A run of records:
-- START --

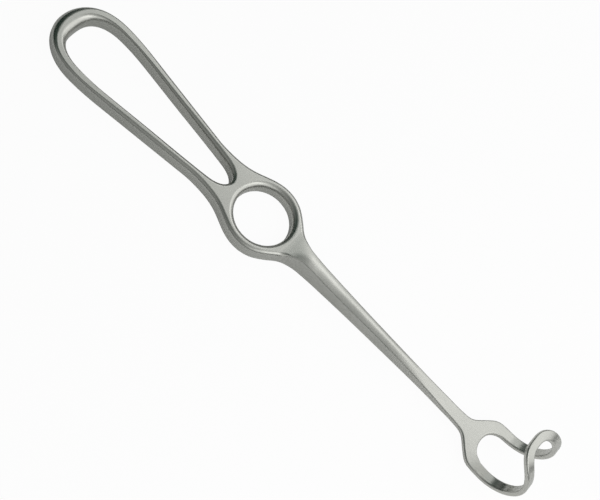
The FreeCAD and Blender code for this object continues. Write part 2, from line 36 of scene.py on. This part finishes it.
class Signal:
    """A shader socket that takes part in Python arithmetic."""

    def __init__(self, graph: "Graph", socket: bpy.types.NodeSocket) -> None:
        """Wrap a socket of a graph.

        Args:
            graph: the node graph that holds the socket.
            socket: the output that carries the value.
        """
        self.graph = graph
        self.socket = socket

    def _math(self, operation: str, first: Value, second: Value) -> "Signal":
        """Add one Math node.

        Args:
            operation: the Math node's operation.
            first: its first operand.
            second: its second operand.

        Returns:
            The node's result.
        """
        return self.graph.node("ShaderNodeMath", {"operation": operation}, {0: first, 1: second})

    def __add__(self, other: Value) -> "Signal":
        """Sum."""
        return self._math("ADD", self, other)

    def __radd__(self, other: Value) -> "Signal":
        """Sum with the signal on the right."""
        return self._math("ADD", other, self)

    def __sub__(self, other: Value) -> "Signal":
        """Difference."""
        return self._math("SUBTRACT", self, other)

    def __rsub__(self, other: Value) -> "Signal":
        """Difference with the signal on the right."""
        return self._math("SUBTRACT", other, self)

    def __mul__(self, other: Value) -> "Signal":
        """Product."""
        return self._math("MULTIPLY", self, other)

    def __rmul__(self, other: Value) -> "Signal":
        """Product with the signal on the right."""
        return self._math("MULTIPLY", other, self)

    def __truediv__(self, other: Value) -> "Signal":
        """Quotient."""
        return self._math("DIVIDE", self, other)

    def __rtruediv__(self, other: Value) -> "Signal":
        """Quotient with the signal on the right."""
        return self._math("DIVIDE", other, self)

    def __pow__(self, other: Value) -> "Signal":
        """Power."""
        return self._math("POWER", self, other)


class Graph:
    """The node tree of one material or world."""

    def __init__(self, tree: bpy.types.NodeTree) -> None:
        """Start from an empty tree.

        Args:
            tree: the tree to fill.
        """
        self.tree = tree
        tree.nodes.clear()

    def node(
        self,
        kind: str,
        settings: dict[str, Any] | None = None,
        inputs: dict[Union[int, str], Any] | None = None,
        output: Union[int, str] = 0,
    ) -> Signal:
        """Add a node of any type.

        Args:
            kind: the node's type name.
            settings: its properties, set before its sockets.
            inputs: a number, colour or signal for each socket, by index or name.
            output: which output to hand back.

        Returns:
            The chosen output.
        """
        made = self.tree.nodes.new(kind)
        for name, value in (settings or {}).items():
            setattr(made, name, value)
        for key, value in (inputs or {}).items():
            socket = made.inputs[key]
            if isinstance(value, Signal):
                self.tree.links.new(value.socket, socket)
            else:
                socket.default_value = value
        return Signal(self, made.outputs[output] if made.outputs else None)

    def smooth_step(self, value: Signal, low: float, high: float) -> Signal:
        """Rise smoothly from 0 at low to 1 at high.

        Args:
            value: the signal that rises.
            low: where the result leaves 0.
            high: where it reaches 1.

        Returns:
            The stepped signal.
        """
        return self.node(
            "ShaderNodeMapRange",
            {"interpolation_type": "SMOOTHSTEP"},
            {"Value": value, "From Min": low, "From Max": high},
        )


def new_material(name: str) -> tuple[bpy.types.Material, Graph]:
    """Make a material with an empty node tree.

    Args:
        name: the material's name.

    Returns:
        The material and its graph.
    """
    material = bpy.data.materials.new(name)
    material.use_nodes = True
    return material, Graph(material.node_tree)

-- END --
-- START --

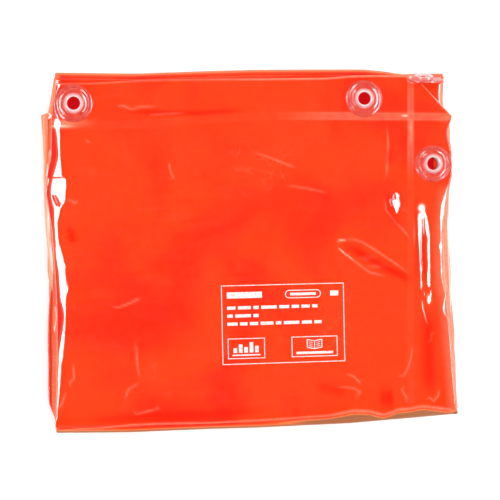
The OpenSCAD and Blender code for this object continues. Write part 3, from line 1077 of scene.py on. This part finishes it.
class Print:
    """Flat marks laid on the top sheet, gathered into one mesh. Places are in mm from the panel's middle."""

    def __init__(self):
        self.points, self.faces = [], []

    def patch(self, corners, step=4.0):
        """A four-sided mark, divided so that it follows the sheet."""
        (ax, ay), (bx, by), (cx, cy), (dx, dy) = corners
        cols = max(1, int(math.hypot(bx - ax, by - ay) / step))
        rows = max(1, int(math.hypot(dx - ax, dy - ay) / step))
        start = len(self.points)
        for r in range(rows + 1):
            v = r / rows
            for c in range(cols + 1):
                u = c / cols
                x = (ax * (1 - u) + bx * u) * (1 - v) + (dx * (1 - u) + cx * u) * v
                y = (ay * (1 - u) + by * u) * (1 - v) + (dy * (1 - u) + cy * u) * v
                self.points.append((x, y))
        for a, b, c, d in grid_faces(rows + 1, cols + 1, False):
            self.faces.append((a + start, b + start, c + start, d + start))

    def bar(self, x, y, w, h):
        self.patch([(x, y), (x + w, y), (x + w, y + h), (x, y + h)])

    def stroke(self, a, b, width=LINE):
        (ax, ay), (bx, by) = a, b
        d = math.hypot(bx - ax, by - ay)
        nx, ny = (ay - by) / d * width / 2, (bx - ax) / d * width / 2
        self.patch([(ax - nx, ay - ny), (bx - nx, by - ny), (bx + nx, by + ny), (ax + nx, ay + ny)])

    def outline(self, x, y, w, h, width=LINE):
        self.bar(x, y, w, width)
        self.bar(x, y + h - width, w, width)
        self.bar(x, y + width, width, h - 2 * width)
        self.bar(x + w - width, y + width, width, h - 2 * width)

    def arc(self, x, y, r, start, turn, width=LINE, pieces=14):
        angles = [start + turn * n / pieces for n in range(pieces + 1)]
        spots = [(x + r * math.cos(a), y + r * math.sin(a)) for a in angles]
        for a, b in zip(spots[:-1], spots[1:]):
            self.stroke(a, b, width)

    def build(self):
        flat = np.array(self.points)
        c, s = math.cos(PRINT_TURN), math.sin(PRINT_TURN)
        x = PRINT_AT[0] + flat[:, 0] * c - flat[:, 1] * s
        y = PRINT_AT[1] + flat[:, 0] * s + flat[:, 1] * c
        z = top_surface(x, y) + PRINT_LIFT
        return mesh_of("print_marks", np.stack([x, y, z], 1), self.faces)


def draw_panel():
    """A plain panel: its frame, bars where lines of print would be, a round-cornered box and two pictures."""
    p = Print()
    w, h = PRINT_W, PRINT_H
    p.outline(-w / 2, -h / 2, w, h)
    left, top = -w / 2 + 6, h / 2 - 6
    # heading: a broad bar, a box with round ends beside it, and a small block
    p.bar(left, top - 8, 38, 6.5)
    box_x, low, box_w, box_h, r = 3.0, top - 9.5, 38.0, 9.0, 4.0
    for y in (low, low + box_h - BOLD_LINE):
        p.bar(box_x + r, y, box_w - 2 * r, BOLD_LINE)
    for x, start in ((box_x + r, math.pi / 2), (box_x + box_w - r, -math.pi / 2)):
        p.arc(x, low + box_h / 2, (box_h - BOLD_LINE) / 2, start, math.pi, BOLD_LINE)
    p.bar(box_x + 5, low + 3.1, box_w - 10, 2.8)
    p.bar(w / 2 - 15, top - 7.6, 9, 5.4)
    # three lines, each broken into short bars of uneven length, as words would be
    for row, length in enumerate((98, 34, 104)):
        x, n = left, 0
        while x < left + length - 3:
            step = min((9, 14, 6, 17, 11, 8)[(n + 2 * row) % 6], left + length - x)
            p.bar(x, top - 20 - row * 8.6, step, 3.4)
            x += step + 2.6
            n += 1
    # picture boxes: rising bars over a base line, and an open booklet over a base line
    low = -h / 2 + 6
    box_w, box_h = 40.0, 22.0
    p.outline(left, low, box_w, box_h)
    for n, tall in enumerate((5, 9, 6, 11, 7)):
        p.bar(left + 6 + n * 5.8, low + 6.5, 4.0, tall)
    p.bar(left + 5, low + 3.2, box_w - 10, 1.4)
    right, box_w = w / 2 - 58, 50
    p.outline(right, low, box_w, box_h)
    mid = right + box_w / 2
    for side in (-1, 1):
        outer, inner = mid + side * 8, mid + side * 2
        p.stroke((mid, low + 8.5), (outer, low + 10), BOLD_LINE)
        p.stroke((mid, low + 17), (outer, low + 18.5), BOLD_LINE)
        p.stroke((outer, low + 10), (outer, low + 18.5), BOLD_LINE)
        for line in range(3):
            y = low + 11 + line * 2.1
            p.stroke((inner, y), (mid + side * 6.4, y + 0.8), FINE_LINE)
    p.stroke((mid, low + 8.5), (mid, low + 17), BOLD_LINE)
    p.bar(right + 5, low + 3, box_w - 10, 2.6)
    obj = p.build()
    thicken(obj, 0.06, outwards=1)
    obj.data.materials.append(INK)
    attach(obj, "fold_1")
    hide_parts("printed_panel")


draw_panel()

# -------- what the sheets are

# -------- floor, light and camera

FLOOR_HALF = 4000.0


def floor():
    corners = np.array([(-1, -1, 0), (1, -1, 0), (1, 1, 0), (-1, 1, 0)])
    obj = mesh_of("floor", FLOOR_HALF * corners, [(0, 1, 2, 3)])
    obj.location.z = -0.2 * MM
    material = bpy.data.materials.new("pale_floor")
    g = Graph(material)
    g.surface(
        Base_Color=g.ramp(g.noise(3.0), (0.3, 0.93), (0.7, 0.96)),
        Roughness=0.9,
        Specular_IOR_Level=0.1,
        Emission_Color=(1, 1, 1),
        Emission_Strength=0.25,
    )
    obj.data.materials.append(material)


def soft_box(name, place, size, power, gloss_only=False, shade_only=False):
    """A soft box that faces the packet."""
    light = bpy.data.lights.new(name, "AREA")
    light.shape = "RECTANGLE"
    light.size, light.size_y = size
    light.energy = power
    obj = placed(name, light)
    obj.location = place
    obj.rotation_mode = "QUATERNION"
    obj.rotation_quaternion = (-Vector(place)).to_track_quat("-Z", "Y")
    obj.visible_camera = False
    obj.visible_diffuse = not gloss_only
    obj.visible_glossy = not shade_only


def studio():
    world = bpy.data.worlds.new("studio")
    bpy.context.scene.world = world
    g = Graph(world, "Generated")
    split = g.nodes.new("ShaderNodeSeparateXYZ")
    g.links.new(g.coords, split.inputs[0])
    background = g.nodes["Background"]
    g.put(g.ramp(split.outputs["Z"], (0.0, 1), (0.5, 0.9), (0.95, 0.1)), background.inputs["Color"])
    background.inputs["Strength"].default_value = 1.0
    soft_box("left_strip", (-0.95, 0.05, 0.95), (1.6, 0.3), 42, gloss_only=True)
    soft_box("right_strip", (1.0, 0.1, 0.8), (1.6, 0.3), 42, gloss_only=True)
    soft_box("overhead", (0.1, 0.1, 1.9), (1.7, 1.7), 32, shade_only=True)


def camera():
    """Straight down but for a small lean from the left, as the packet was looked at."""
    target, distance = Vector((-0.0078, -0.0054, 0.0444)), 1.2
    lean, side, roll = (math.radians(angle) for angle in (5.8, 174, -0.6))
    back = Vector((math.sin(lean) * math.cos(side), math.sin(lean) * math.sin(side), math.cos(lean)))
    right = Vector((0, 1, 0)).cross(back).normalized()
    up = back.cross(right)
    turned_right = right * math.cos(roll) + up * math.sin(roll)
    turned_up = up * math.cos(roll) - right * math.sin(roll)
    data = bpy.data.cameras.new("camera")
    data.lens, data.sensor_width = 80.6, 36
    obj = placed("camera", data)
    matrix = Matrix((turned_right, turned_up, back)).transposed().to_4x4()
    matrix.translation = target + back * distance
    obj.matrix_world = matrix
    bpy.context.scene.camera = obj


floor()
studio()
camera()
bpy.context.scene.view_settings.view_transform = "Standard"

-- END --
-- START --

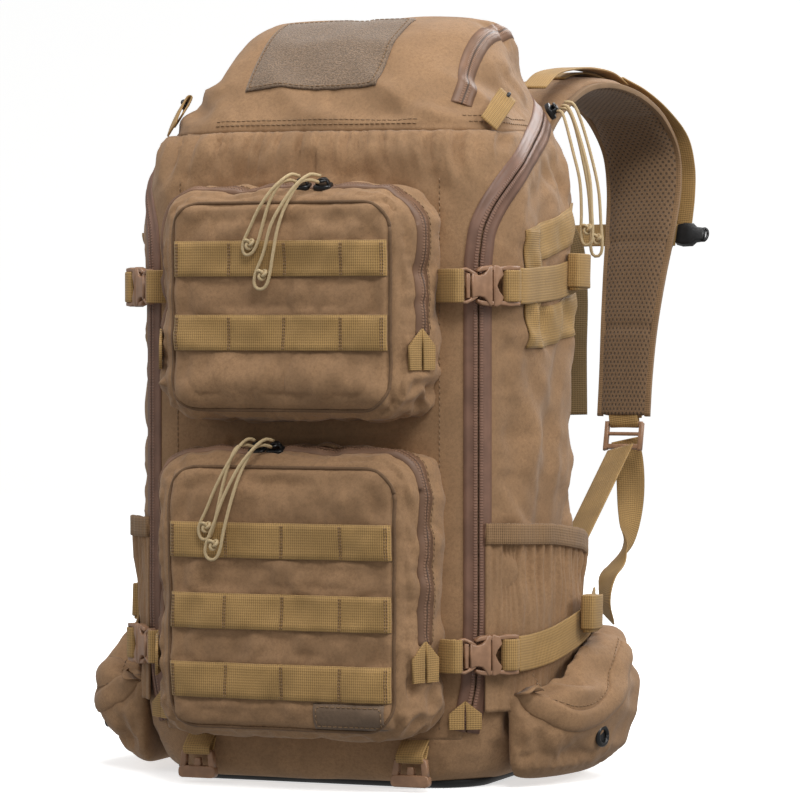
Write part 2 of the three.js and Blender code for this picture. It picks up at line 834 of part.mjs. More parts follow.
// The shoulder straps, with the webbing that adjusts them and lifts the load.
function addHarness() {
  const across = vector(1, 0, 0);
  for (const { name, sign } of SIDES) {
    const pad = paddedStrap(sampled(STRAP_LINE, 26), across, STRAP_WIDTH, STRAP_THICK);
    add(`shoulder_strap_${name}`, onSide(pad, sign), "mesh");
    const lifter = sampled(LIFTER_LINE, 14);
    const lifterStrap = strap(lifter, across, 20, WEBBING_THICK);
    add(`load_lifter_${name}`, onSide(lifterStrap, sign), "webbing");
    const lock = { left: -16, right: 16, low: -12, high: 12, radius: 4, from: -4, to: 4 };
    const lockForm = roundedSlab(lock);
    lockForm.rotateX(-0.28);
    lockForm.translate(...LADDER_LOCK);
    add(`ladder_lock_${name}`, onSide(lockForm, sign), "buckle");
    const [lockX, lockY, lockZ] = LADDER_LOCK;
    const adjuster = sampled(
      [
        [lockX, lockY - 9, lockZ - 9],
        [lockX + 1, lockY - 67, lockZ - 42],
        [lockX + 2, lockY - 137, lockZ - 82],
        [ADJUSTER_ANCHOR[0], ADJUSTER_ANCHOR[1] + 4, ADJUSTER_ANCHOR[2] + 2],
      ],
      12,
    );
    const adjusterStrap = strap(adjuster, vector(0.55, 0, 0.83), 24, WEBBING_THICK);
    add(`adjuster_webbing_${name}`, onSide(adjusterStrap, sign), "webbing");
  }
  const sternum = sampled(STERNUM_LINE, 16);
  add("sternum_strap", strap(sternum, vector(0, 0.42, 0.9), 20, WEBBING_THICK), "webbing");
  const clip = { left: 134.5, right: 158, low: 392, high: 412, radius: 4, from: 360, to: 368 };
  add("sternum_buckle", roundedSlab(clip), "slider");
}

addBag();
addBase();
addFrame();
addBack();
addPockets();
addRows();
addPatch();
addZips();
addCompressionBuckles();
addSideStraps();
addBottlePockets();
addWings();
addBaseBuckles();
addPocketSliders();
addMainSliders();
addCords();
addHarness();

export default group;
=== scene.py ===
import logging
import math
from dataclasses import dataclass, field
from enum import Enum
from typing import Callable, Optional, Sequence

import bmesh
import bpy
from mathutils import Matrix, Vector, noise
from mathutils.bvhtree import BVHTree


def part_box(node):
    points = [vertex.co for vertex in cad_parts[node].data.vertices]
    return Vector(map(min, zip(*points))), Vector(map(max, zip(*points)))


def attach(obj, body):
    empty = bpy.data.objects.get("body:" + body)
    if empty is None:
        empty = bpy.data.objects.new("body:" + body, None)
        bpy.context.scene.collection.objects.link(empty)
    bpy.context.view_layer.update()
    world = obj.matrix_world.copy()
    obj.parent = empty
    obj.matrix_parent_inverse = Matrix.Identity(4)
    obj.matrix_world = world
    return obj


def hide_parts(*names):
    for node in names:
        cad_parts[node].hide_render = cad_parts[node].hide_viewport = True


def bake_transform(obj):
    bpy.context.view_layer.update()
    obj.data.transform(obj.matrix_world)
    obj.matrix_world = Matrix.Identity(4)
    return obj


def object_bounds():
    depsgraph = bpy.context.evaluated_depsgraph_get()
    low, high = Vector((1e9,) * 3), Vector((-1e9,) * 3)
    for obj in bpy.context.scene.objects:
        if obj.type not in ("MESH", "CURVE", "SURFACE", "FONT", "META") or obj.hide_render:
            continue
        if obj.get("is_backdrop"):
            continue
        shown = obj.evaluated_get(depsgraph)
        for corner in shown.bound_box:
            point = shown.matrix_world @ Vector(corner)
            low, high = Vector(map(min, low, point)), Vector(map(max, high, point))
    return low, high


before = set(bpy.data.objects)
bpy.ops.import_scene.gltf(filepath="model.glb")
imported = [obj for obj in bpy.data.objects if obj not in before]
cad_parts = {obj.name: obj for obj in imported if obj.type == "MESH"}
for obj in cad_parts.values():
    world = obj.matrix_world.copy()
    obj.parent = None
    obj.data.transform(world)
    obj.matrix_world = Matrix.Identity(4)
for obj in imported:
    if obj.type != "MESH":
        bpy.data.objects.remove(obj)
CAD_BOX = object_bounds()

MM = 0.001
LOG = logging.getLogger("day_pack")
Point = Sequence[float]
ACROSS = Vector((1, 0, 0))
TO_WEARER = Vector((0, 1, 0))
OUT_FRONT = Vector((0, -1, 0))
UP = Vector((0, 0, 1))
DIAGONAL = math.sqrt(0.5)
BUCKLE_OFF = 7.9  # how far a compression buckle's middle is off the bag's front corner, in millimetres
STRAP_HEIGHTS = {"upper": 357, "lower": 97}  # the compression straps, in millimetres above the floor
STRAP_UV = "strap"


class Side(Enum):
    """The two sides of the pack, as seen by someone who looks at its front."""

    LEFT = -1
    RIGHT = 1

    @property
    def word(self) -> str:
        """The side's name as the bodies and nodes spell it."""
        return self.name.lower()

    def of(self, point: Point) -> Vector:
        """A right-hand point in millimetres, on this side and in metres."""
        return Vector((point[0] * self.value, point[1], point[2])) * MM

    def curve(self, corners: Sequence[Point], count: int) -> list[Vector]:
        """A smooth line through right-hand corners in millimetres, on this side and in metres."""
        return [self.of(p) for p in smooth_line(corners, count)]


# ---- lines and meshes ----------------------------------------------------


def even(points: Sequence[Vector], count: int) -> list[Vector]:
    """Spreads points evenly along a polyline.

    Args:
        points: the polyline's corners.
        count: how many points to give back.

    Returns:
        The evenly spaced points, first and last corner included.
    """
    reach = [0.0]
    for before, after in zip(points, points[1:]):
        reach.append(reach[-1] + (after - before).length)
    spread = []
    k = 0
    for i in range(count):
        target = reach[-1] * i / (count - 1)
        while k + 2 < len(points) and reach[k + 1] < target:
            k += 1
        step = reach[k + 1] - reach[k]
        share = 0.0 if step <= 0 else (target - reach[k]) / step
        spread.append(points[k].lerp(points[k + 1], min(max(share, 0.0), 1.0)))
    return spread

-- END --

- **WRITTEN INSTRUCTION**
Output, from the data above, the lines from the line with "addFrame();" to the line with "depsgraph = bpy.context.evaluated_depsgraph_get()" exactly as they stand, both ends included and nothing else.

- **RESPONSE TO THIS TASK**
addFrame();
addBack();
addPockets();
addRows();
addPatch();
addZips();
addCompressionBuckles();
addSideStraps();
addBottlePockets();
addWings();
addBaseBuckles();
addPocketSliders();
addMainSliders();
addCords();
addHarness();

export default group;
=== scene.py ===
import logging
import math
from dataclasses import dataclass, field
from enum import Enum
from typing import Callable, Optional, Sequence

import bmesh
import bpy
from mathutils import Matrix, Vector, noise
from mathutils.bvhtree import BVHTree


def part_box(node):
    points = [vertex.co for vertex in cad_parts[node].data.vertices]
    return Vector(map(min, zip(*points))), Vector(map(max, zip(*points)))


def attach(obj, body):
    empty = bpy.data.objects.get("body:" + body)
    if empty is None:
        empty = bpy.data.objects.new("body:" + body, None)
        bpy.context.scene.collection.objects.link(empty)
    bpy.context.view_layer.update()
    world = obj.matrix_world.copy()
    obj.parent = empty
    obj.matrix_parent_inverse = Matrix.Identity(4)
    obj.matrix_world = world
    return obj


def hide_parts(*names):
    for node in names:
        cad_parts[node].hide_render = cad_parts[node].hide_viewport = True


def bake_transform(obj):
    bpy.context.view_layer.update()
    obj.data.transform(obj.matrix_world)
    obj.matrix_world = Matrix.Identity(4)
    return obj


def object_bounds():
    depsgraph = bpy.context.evaluated_depsgraph_get()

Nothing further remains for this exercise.